Beat Box: Rang Rasiya

The album opens with the title track that has Sunidhi Chauhan crooning the phrase Rang Rasiya.

Written by Suanshu Khurana | Updated: June 27, 2017 2:02:56 pm

A still from the movie Rang Rasiya A still from the movie Rang Rasiya

Lacklustre

Composer: Sandesh Shandilya
Lyrics: Manoj Muntashir
Rating: **

First things first. The concept — music of a film can become dated and stale when it has been lying in the cans for a long time — does not exist. There is only good music and bad music. Even a century in the gallows can’t change that. As for the music of Ketan Mehta’s Rang Rasiya, a biopic of Raja Ravi Verma, starring Randeep Hooda and Nandana Sen in lead roles, most of the tunes are either directionless or come with the basic problem of the melody in arrangements not matching the basic melody of the song itself. There is also a Sanjay Leela Bhansali-sque attempt at grand with elaborate arrangements. But all the dramatics are useless until the songs are there to back everything up.
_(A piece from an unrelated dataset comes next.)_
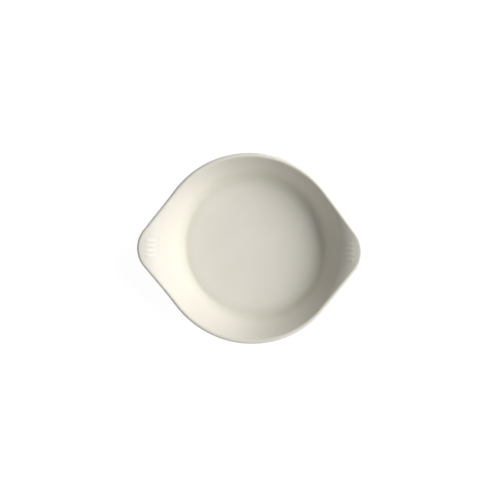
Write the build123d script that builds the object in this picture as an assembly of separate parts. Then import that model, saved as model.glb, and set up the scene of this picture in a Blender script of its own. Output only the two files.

The album opens with the title track that has Sunidhi Chauhan crooning the phrase Rang rasiya for the first couple of minutes preceded by bell, shankh and panchvadyam arrangements. It begins really well but as many inflections as there are in the way she sings the phrase, it just does not stick. Kirthi S’s voice that opens the song and accompanies her does come with a great texture but can’t salvage a track with an average tune. Instead of the glory needed here, we get faux cinematic grandeur that fails to have any impact.

After an unimpressive title track comes Kahe sataye which is marginally better than the title track. It’s always been hard to like Chauhan’s high-pitched non-falsetto voice because of the squeakiness it acquires while belting out those notes. She sounds better in bass notes though. Roop Kumar Rathod accompanies her here. The passion and aggression in the song might make him sound like the wrong name for the job, but he is aggressively precise, especially with the komal (dissonant) notes. Chauhan also rises to the occasion in the end and makes it a song that can be heard if it accidentally pops up on the radio.

Composer Sandesh Shandilya uses Sonu Nigam’s voice for O kamini, and the only positive in this song is a complicated sarangi interlude. Overly arranged to describe the protagonist’s angst and passion at the same time, it is confused and has no sense of melody. Nigam’s otherwise fantastic voice does nothing here. The heaving breaths and tabla bols don’t do much either.

Anhad naad is interesting. It’s a big, sticky song with dholak and dhol playing havoc with the mind. But not so sticky that it can stun your senses. Kailash Kher is at his usual best so is his co-singer Anwar Khan. Folk-style percussion arrangements and intelligent use of voices make an average composition shine. We appreciate the fact that little-known instruments such as algoza and pamchvadyam have been used in the album. If only the songs sung along could paint a picture.

The only song that makes any impact is a simple melody that unfolds towards the end. It is a song by relatively unknown singer named Rajeshwari Pathak. Sun balam is flawless with its minimalist yet beautiful arrangements comprising a sarangi, flute and a tabla. Based on raag Baageshri, the thumri is an absolute delight.

If Shandilya had stuck to his Indian roots and done what he does best, the album could have been brilliant. For now it hinges on one great song and some average numbers.